Sir Paul McCartney will end the opening ceremony.
The show will be followed by the traditional elements of the Games’ Opening Ceremony:
Receiving the Head of State
The Queen, as head of state of the host country, will be received at the entrance of the Stadium by the President of the IOC, Jacques Rogge.
March of the Athletes
The teams from the competing nations will enter in alphabetical order, apart from the Greek team, who will enter first and the team of the Team GB, who, as the host nation, march in last. The teams will parade round the arena, along an oval “M25” track. Among those carrying their nation’s flag will be Maria Sharapova, the Russian tennis player and former Wimbledon champion; the South African runner, Caster Semenya; and Laura Flessel-Colovic, the French fencer.
Speeches, Olympic Anthem and Flag, Oaths
Lord Coe, the Chairman of Locog, will give a speech, followed by Mr Rogge, after which they will invite the Queen, as head of state, to officially declare the Games open. The Olympic Flag will then be carried into the stadium and hoisted as the respective anthem is played.
A participating athlete, judge and coach from the host nation will stand on the rostrum and, holding a corner of the IOC flag in their left hand and raising their right, take the Olympic oath, vowing to compete and judge according to the rules of their respective sport.
The Lighting of the Cauldron
The Olympic Flame will be carried into the stadium and passed through the athletes to the final torchbearer – whose identity remains secret – who will light the Cauldron, indicating the start of the Games.

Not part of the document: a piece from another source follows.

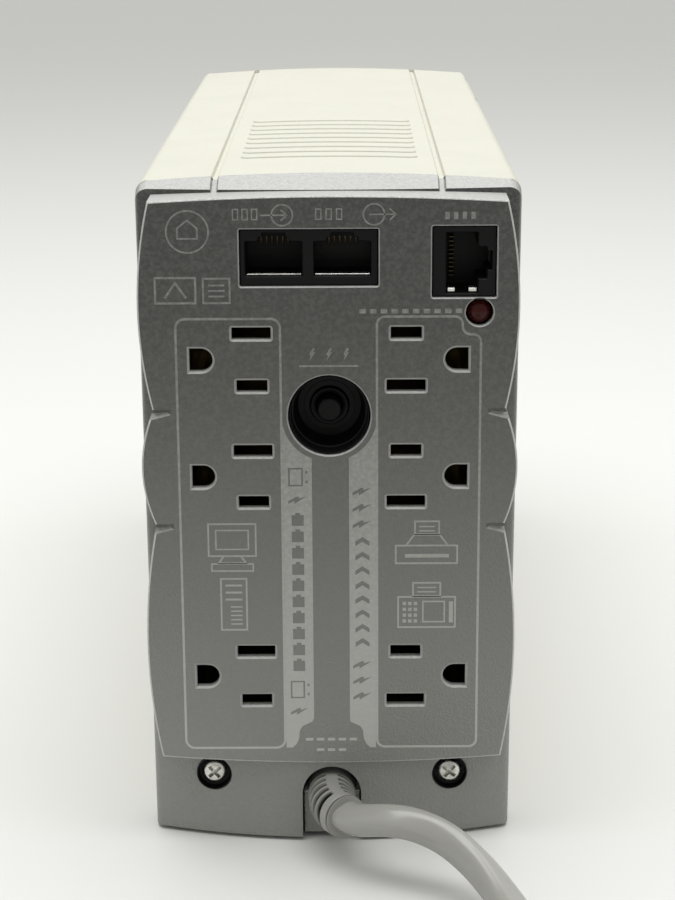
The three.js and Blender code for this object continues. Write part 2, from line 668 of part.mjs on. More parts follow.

This will be followed by a spectacular fireworks display and the final ringing of the bell, to signify peace.
The Guest List
The guest list for the Opening Ceremony includes some of the world’s biggest celebrities as well as more than 120 heads of state, in what will be the biggest gathering of national leaders ever held in Britain.
Michelle Obama, with her daughters Sasha and Malia, will lead the US delegation. It is not yet known if Mr Obama will attend as well.

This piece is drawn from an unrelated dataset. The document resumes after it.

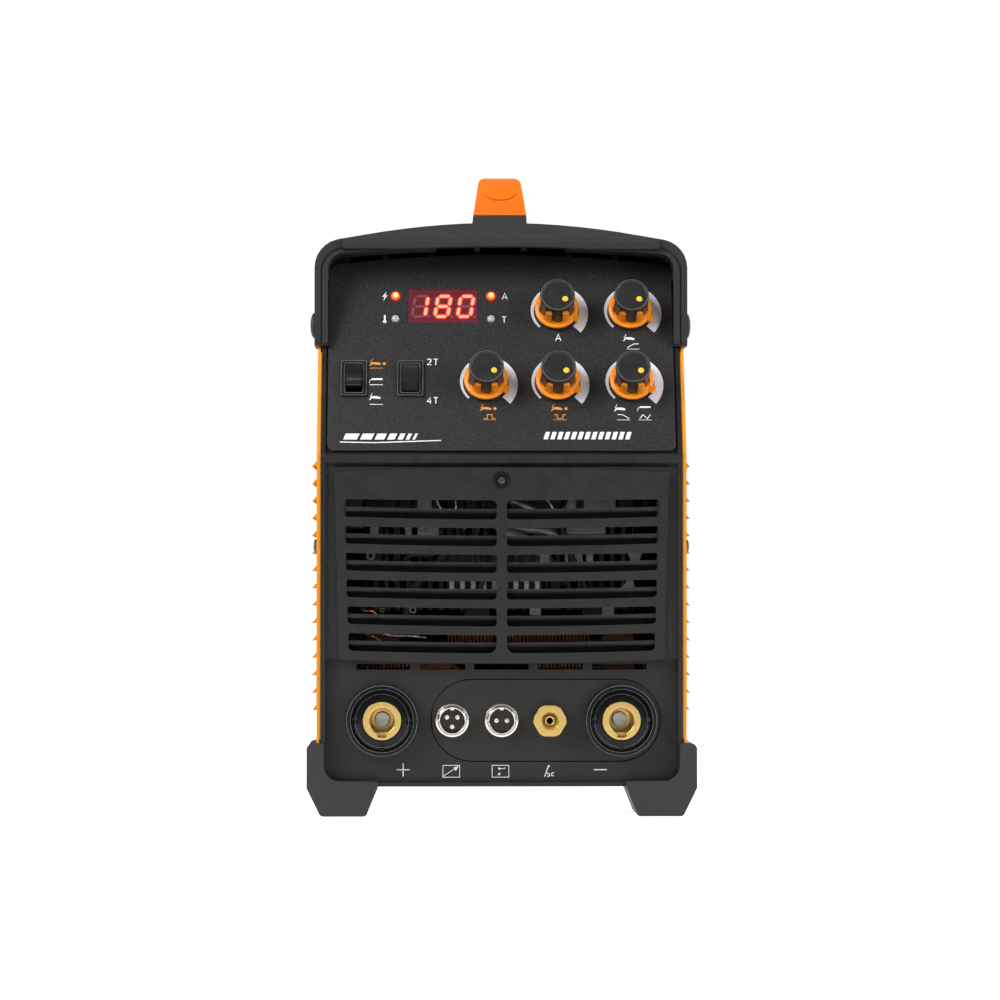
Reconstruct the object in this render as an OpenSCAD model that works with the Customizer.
// Front-loaded inverter TIG welding machine: folded steel case, moulded front with
// a sloping control panel, louvred air grille, cable sockets, handle and corner feet.
// Millimetres, +Z up, front towards -Y, origin on the floor under the middle of the machine.

/* [Case] */
// Width over the two steel side panels
case_w = 203.5; // [202.5:0.5:205]
// Height of the case floor above the ground
floor_z = 16; // [15:0.5:17]
// Height of the seam between side panel and top cover
seam_z = 262; // [260:0.5:264]
// Height of the top cover at the middle of the machine
cover_z = 306; // [305:0.5:307]
// Depth from the grille face to the rear panel's outer face
case_d = 400; // [398:1:402]
// Thickness of the steel sheet
sheet = 1.5; // [1.2:0.1:1.6]
// Distance that the front feet stand in front of the grille face
foot_lead = 6.5; // [6.4:0.1:7]
// Overall depth from the front feet to the gas inlet
overall_d = 425; // [420:1:430]

/* [Control panel] */
// Slope of the control panel back from upright, in degrees
tilt = 22; // [21.5:0.5:23]
// Height of the panel's lower edge above the ground
panel_z = 199.3; // [198:0.1:200]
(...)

Also taking their seats in the 80,000-capacity stadium will be Angela Merkel, the German chancellor, Dmitry Medvedev, the Russian prime minister, and Yoshihiko Noda, the Japanese prime minister.
The cream of European royalty will also attend including Prince Albert of Monaco, who competed in the bobsledding event at five Winter Olympics, and his wife Princess Charlene of Monaco, who swam for South Africa in the 2000 Games, as well as Queen Sofia of Spain, who cancelled her appearance at a recent Jubilee lunch following a diplomatic row over Gibraltar.
Swaziland’s King Mswati III is almost certain to be there along with at least one of his 13 wives. However, Australia’s Prime Minister, Julia Gillard, has chosen not to attend, in a move that has infuriated the nation’s sports officials.
Every living former British prime minister has been invited, with Sir John Major and Tony Blair expected to attend. But outranking them all will be The Queen who will officially open the Games. Prince William and the Duchess of Cambridge, along with Prince Harry, are also expected in their role as 2012 Ambassadors for the British Olympic Association.
Among big showbiz names will be Brad Pitt and Angelina Jolie, David Beckham, who was among the ambassadors for the British bid to stage the Games in 2005, and Dames Helen Mirren and Judi Dench.
The number of heads of state expected to attend London 2012 will far outstrip the 82 presidents, kings, queens and sheikhs who went to the Beijing Games in 2008, and the 48 who travelled to Athens in 2004.
Caribbean heads of state of course are expected to be present especially Jamaica’s Portia Simpson-Miller whose team of sprinters comprises some of the games most talked about athletes.